My body is saying "Thumbs up!', but my head is saying "Nope!" |
On the other hand, I wanted to at least leave the race having done one or two features that scared me a little. There were two log drops on Stage 5 and a rock roll on Stage 6 that I didn’t ride on Saturday, but that I thought I could pull on with more speed and knowing that they were coming. It was a little frustrating, because I think they were very well within the range of things that I rode at Big Bear back in April, but like I mentioned before, I’ve lost a lot of confidence in the last few weeks. I’d endo’d off of the smallest progressive drop at Blue Mountain a couple of weeks prior and had yet to regain my trust in myself to not look down and land safely.
The race was an interesting exercise in keeping myself together mentally. Despite being pretty well emotionally separated from the competing against other people element and simply wanting to get through the day as cleanly as possible, I still got pretty nervous by the start of the first stage. As the day progressed, it was interesting to observe how my mental state changed, and I realized how different it is from the 40 minutes of yelling “Go harder!” to yourself during a ‘cross race. Rather than always going harder, an enduro is several hours of repeatedly checking in on your own level of excitement, fatigue, fear, etc. and trying to dial into “appropriately aggressive” for that moment. Too aggressive can mean mistakes and crashes, and not aggressive enough means leaving seconds on the table that you might want back later.

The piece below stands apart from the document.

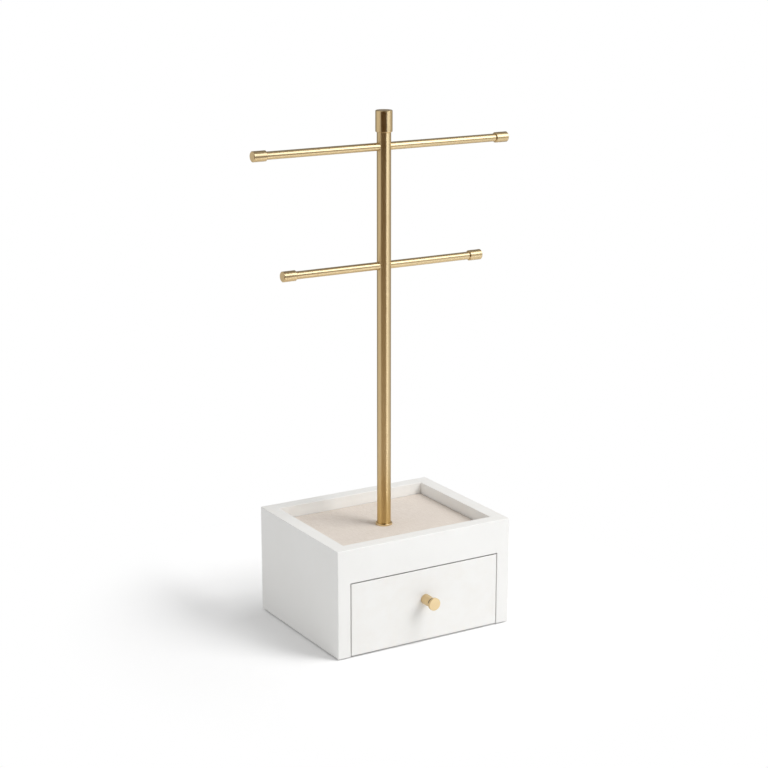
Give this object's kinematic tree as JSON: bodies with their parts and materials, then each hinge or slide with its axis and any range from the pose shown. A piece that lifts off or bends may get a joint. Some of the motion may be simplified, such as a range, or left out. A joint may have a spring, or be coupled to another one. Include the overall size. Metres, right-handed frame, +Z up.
{
  "type": "jewelry stand",
  "caption": "White lacquered case with a linen tray and a pull-out drawer, and a brass post that carries two cross bars for hanging necklaces.",
  "frame": {"origin": "on the table surface under the middle of the case, on the axis of the post", "axes": "+Z up; -Y is the drawer side (front); +X to the right seen from the front, along the cross bars"},
  "size_m": [0.2592, 0.1616, 0.4709],
  "materials": {
    "lacquer": "satin white lacquer on fine fibreboard",
    "inner_board": "bare fine fibreboard",
    "drawer_board": "thin white paint on board",
    "card": "grey board",
    "linen": "plain-woven natural linen",
    "drawer_felt": "short-pile felt",
    "base_felt": "pressed wool felt",
    "beech": "bare beech",
    "brass": "satin brass, clear lacquered",
    "steel": "bright zinc-plated"
  },
  "bodies": {
    "case": {"left_side_panel": "lacquer", "right_side_panel": "lacquer", "front_rail": "lacquer", "back_panel": "lacquer", "case_floor": "inner_board", "base_felt": "base_felt", "tray_deck": "inner_board", "tray_card": "card", "tray_linen": "linen", "case_dowels": "beech", "post_tube": "brass", "post_cap": "brass", "post_base_ring": "brass", "post_plug": "steel", "post_washer": "steel", "post_bolt": "steel", "upper_bar": "brass", "upper_left_end_cap": "brass", "upper_right_end_cap": "brass", "lower_bar": "brass", "lower_left_end_cap": "brass", "lower_right_end_cap": "brass"},
    "drawer": {"drawer_front": "lacquer", "drawer_left_side": "drawer_board", "drawer_right_side": "drawer_board", "drawer_back": "drawer_board", "drawer_bottom": "drawer_board", "drawer_felt": "drawer_felt", "drawer_dowels": "beech", "drawer_knob": "brass", "knob_screw": "steel"}
  },
  "joints": [
    {"name": "drawer_slide", "type": "slide", "parent": "case", "child": "drawer", "axis": [0, -1, 0], "range_m": [0, 0.095]}
  ]
}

The first two stages were pretty XC-oriented and went well enough. The third stage was the one with the gnarly drop and the just-as-gnarly B-line. I overheard a girl from my category who was a stage ahead of me telling her friend that she had started sliding and bailed. Based on that, I deducted that it was no dryer than the day before, and that I should proactively run the section to prevent more lost time from a crash or even just an awkward bailout. My only regret was that I didn’t just keep running through the rocky sections after that, because there was still a lot of slick mud and rocks that just weren’t going to happen once my momentum had been lost from the dismount. I did okay through the slick turns of Stage 4, and found myself two stages away from being done.
Those remaining stages contained the features that I’d been negotiating in my head all day. Despite my resolution to “do something that scared me” before the day was over, I still ended up running the drops on Stage 5. I was very tired at that point, and I just did not feel good about that stage in general. I took the “better safe than sorry” approach to get myself to Stage 6 where I ran the things that I’d predetermined to run the day before, but successfully negotiated the rock roll and most of the slow chunky stuff in the last half of the stage. It wasn’t perfect, but I felt that I did pretty well under the circumstances.
It was a day when I was just glad to be done. I knew going in that it would be a tough race, but I kept myself together and did the best I could on that particular day. When I looked at the results, I was both surprised and unsurprised to see that I had won. I knew that I hadn’t ridden especially well, but I also knew that as hard at the trails were, it was unlikely that the other women in my category had ridden significantly better. I was basically lucky to have bumbled my way through the day faster than the others, but I would take it. The most exciting part was getting to hold the giant novelty check on the podium, because I’ve never done that before. Holding the check was actually even more exciting than the real $100 that I won, which is a huge prize for the women’s sport class.
The next WV Enduro Series race is not until August 13, but I will be doing a MASS series race in Bethlehem, PA on July 16. I have a feeling that the competition will be a lot tougher at that one, based on the huge squad of Cutters bike shop people at Blue Mountain a couple of weeks ago, including 6-10 women. Otherwise, I’m looking forward to some race-free weekends where we can hopefully spend some days at bike parks and other locations outside of Rothrock that will allow me to practice drops and jumps on a smaller, safer, and untimed scale.